(Task to complete) Restrict the output to the lines below starting at the one that contains "round the bench" and ending at the one that contains "from mathutils.geometry import", and restate them word for word, both ends included.

(Data records)
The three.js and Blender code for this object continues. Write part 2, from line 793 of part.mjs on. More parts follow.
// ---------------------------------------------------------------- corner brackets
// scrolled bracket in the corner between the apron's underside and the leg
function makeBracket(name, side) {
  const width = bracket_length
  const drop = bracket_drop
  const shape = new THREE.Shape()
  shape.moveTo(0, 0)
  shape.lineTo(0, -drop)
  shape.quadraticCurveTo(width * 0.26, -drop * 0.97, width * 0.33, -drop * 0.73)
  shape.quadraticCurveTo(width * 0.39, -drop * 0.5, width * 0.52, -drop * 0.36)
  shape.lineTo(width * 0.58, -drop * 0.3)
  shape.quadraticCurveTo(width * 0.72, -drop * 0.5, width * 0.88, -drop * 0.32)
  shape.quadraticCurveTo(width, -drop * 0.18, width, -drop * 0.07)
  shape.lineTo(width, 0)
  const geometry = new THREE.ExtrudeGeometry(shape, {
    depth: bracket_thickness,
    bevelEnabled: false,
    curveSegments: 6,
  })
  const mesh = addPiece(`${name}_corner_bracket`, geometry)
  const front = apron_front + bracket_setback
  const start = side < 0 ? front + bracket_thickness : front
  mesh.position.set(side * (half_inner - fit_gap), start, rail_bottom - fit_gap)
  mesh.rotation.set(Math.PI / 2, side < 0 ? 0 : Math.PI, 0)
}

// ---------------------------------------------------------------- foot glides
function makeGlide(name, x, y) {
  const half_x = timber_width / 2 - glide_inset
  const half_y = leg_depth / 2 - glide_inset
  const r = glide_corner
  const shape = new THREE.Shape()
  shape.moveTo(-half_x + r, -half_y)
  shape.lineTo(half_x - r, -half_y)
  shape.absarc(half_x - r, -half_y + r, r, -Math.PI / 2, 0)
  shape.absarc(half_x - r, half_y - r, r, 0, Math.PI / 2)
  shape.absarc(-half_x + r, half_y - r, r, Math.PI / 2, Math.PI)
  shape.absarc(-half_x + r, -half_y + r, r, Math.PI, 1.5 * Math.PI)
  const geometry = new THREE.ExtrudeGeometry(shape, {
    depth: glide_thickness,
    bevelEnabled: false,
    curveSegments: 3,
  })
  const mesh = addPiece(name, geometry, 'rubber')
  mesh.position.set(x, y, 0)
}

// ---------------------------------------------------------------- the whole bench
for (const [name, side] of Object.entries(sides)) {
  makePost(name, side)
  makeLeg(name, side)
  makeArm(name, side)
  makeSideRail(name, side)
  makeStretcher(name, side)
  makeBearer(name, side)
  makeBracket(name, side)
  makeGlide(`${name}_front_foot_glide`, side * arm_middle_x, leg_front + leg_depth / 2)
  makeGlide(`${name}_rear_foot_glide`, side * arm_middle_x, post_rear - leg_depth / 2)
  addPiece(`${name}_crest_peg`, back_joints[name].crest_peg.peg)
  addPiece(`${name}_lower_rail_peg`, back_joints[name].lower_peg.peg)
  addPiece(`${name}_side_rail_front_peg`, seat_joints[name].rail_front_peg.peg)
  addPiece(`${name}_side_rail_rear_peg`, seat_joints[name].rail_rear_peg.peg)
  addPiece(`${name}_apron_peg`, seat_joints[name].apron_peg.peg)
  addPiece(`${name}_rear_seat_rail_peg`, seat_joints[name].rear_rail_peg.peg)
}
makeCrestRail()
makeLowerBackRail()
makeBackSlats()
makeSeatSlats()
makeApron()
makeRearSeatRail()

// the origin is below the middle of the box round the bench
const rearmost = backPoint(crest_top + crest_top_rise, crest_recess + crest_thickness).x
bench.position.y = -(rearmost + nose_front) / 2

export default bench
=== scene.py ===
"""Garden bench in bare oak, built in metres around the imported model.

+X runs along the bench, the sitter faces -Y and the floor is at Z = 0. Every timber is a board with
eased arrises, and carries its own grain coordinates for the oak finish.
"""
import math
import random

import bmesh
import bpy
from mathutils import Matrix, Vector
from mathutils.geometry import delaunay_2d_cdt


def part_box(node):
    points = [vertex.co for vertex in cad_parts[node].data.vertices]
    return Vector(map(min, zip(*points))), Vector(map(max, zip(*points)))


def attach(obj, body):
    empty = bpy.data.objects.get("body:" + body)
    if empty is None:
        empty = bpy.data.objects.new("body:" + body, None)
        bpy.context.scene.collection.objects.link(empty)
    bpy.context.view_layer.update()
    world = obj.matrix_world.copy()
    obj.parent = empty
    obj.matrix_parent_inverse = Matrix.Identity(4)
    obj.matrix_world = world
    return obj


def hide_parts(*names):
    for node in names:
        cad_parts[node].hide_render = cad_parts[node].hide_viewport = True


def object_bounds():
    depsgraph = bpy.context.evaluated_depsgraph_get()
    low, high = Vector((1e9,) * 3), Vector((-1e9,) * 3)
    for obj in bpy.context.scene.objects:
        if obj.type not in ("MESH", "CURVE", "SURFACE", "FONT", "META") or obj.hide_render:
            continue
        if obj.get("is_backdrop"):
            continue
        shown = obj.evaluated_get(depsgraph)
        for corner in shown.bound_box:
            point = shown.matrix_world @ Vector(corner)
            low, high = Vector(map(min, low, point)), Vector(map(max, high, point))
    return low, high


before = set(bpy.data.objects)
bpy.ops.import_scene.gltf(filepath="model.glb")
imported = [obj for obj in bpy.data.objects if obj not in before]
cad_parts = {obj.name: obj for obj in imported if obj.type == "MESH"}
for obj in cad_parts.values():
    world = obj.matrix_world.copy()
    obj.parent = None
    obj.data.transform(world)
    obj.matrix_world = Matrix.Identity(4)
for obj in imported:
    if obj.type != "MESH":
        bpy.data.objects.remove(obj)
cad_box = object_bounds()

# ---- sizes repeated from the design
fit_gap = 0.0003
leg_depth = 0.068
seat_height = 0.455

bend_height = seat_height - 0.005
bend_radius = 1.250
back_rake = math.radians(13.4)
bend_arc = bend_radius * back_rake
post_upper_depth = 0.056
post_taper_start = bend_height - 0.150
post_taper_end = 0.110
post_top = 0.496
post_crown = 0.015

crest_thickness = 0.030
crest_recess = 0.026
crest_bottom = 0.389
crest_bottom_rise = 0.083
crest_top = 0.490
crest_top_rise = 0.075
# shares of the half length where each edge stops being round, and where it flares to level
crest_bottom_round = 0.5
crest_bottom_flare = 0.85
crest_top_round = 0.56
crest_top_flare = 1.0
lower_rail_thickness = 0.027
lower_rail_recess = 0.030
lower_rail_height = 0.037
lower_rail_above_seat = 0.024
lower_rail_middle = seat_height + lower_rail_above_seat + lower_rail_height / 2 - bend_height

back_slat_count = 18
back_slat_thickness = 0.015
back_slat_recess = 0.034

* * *

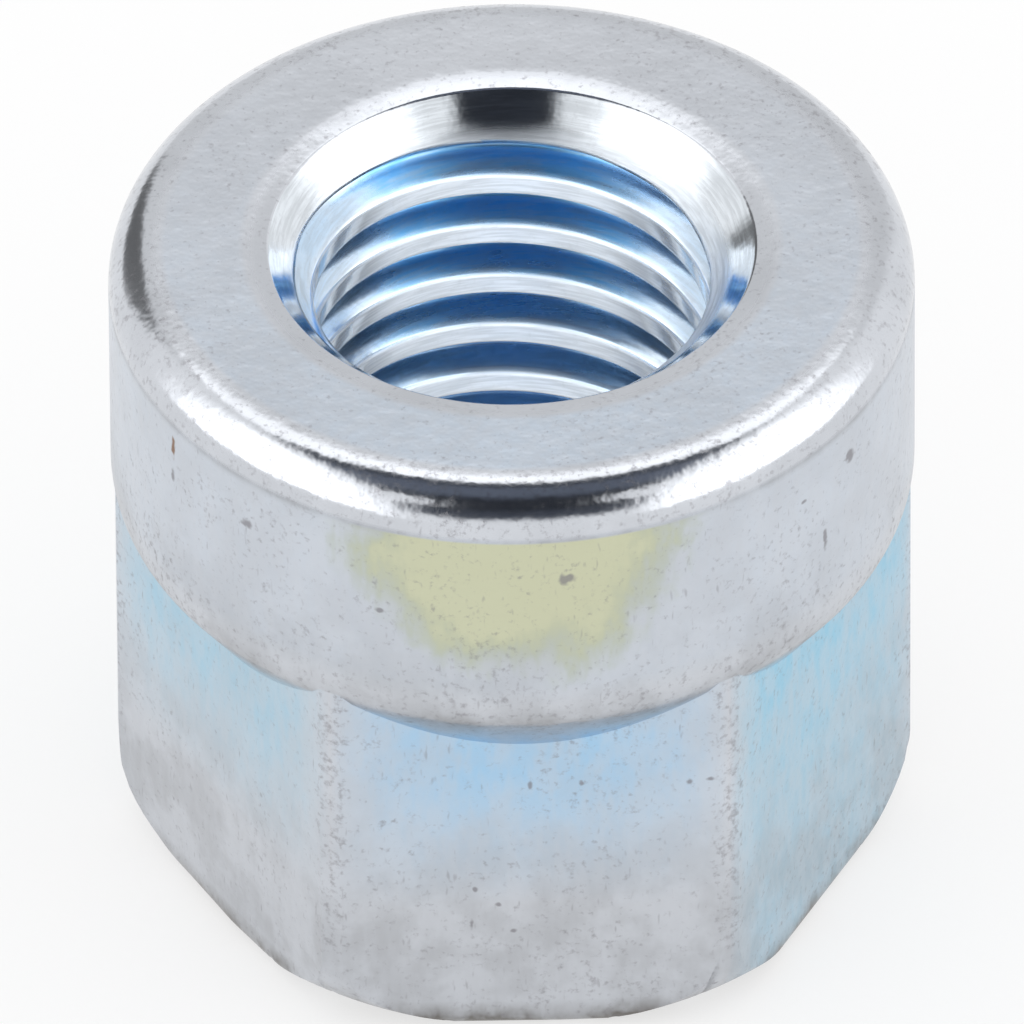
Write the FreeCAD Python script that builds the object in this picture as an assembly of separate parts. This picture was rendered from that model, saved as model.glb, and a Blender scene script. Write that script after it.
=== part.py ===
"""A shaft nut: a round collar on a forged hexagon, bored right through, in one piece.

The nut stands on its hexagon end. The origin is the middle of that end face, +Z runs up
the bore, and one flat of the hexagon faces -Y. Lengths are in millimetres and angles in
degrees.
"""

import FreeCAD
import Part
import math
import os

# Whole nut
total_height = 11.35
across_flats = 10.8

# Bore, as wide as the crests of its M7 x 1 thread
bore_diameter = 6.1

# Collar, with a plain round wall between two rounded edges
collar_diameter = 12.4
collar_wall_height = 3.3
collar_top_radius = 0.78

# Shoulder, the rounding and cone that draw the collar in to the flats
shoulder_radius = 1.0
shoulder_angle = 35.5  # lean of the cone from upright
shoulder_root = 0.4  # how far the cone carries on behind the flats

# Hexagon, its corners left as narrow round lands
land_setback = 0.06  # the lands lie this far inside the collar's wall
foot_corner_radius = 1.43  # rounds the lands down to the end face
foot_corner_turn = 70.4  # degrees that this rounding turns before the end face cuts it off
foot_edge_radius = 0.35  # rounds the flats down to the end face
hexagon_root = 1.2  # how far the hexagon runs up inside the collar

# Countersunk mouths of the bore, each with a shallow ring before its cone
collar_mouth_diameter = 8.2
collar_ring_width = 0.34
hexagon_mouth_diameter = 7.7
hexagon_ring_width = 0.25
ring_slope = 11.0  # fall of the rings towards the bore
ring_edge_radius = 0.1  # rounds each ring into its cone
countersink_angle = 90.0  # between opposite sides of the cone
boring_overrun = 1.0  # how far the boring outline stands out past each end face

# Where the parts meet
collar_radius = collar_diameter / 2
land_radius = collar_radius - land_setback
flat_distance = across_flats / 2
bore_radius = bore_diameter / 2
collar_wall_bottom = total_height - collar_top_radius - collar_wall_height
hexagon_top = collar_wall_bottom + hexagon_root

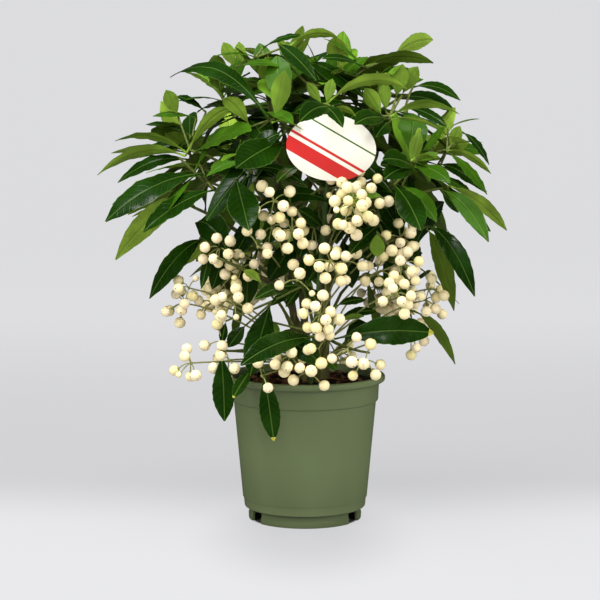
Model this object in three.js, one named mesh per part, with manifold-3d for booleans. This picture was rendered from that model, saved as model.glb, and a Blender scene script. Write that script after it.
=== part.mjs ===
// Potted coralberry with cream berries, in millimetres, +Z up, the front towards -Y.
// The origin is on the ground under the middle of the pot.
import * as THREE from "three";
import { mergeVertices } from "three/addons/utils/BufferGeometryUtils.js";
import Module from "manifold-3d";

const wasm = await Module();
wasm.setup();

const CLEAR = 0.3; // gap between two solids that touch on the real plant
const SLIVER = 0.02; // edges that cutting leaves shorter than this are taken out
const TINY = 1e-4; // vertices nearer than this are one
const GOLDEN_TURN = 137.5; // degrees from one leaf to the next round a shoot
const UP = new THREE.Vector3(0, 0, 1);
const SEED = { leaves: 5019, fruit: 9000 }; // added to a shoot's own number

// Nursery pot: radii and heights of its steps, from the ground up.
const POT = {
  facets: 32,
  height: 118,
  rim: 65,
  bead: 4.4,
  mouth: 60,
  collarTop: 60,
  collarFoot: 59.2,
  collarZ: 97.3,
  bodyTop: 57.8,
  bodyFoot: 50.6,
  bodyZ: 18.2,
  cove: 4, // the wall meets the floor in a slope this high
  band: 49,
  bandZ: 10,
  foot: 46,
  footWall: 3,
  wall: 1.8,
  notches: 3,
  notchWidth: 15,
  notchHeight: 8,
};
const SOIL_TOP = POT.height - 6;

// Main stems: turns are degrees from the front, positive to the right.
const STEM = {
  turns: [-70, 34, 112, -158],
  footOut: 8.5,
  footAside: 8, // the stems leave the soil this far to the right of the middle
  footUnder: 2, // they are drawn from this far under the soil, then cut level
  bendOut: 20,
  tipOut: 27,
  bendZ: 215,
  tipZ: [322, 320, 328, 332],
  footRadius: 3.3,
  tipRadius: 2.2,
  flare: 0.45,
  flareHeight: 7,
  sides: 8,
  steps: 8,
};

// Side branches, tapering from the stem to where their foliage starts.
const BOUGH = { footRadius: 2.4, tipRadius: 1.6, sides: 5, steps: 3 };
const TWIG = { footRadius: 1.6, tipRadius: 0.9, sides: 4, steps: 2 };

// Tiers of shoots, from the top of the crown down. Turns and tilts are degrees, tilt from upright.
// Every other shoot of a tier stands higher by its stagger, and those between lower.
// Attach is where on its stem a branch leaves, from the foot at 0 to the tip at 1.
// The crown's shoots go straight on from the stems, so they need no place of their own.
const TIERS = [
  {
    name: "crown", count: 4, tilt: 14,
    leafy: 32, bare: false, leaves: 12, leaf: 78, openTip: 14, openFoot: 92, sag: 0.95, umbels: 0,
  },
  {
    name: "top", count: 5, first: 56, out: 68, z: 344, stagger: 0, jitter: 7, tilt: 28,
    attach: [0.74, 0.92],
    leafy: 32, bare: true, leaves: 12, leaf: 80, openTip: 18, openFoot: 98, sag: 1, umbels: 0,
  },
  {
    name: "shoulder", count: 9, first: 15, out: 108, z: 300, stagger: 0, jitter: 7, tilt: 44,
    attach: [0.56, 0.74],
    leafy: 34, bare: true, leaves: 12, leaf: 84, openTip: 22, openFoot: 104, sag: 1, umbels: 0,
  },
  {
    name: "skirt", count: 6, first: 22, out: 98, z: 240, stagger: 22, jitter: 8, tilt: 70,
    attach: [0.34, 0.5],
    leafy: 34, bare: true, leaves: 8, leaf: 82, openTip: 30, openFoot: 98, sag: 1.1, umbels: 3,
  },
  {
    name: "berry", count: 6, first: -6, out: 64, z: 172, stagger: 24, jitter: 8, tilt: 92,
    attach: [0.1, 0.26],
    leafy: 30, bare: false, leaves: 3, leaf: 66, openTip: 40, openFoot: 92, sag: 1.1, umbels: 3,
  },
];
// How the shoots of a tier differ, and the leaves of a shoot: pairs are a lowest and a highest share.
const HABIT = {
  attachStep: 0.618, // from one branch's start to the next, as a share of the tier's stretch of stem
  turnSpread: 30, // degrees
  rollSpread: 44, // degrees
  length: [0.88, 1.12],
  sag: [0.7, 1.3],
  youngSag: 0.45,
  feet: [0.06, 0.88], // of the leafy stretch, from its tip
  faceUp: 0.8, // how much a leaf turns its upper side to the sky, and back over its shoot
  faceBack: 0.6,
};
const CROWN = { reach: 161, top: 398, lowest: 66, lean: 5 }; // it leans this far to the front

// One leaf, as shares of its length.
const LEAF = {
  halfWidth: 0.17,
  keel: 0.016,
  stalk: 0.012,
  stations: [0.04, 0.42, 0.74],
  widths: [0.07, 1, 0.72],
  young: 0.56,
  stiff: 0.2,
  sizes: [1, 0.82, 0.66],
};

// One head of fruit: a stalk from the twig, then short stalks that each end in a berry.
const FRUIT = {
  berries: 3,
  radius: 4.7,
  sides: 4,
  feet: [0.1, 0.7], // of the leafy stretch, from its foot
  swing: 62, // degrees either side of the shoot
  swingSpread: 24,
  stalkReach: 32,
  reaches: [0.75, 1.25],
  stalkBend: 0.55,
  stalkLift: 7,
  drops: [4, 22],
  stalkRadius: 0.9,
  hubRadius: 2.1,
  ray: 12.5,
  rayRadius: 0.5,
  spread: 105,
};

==

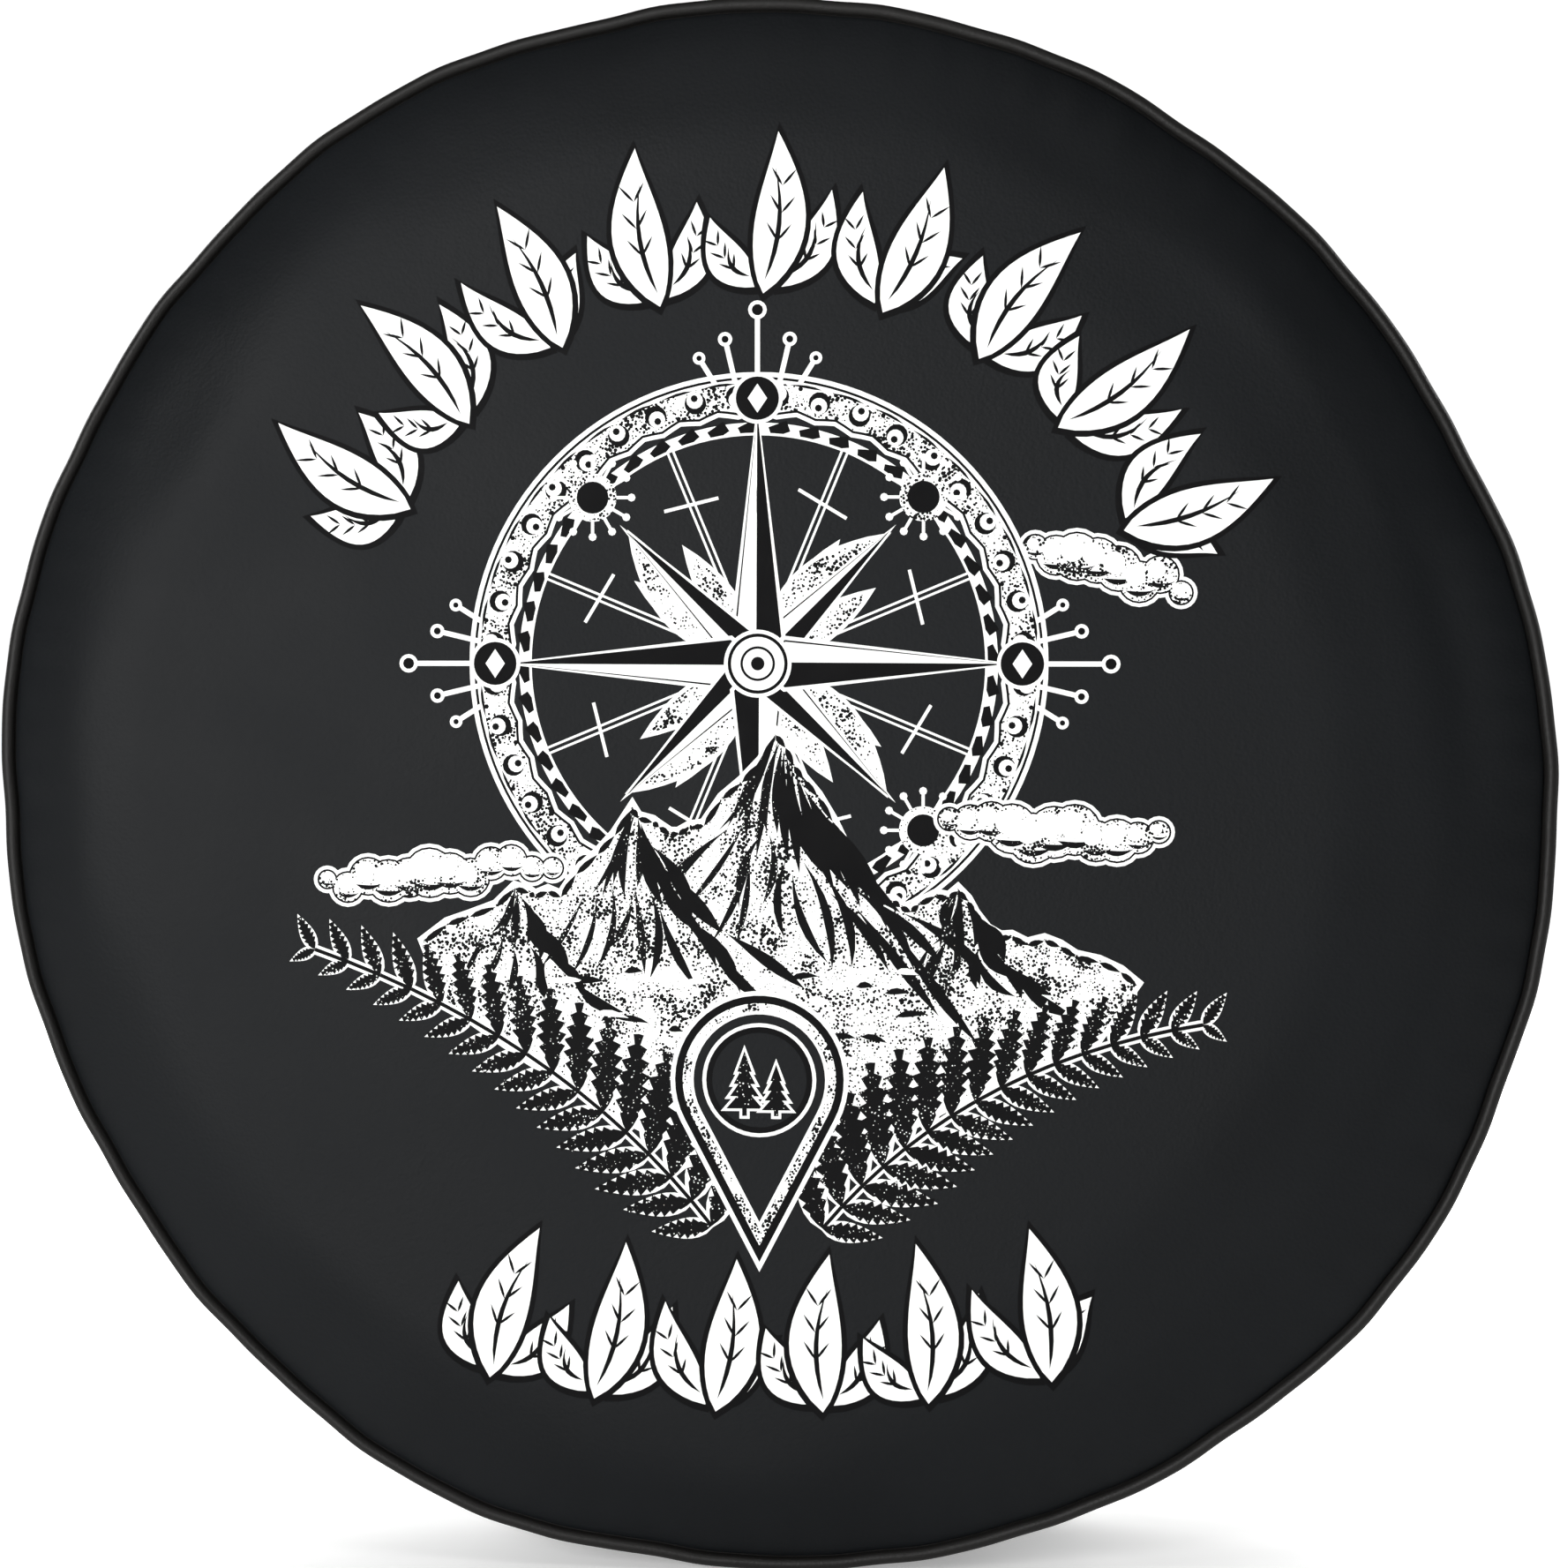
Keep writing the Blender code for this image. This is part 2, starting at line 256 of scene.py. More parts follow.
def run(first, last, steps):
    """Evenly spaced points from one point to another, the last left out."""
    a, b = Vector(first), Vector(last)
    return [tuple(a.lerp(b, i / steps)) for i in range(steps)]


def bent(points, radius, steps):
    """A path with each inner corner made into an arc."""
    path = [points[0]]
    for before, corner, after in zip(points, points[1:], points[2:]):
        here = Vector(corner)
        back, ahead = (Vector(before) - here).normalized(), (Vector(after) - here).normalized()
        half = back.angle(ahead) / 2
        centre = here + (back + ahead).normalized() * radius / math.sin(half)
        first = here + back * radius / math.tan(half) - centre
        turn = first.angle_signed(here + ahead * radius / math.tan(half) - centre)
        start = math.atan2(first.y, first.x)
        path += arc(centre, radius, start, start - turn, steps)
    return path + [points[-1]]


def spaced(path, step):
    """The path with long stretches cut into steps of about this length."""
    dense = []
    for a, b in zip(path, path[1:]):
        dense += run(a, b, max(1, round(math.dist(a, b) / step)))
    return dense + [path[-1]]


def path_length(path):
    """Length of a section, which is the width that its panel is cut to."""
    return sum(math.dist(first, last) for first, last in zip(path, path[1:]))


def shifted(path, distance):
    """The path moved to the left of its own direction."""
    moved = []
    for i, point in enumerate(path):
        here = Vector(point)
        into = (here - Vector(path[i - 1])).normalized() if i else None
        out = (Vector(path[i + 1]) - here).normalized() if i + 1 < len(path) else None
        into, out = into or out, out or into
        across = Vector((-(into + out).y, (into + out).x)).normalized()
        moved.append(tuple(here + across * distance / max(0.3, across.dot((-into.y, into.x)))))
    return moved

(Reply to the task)
// the origin is below the middle of the box round the bench
const rearmost = backPoint(crest_top + crest_top_rise, crest_recess + crest_thickness).x
bench.position.y = -(rearmost + nose_front) / 2

export default bench
=== scene.py ===
"""Garden bench in bare oak, built in metres around the imported model.

+X runs along the bench, the sitter faces -Y and the floor is at Z = 0. Every timber is a board with
eased arrises, and carries its own grain coordinates for the oak finish.
"""
import math
import random

import bmesh
import bpy
from mathutils import Matrix, Vector
from mathutils.geometry import delaunay_2d_cdt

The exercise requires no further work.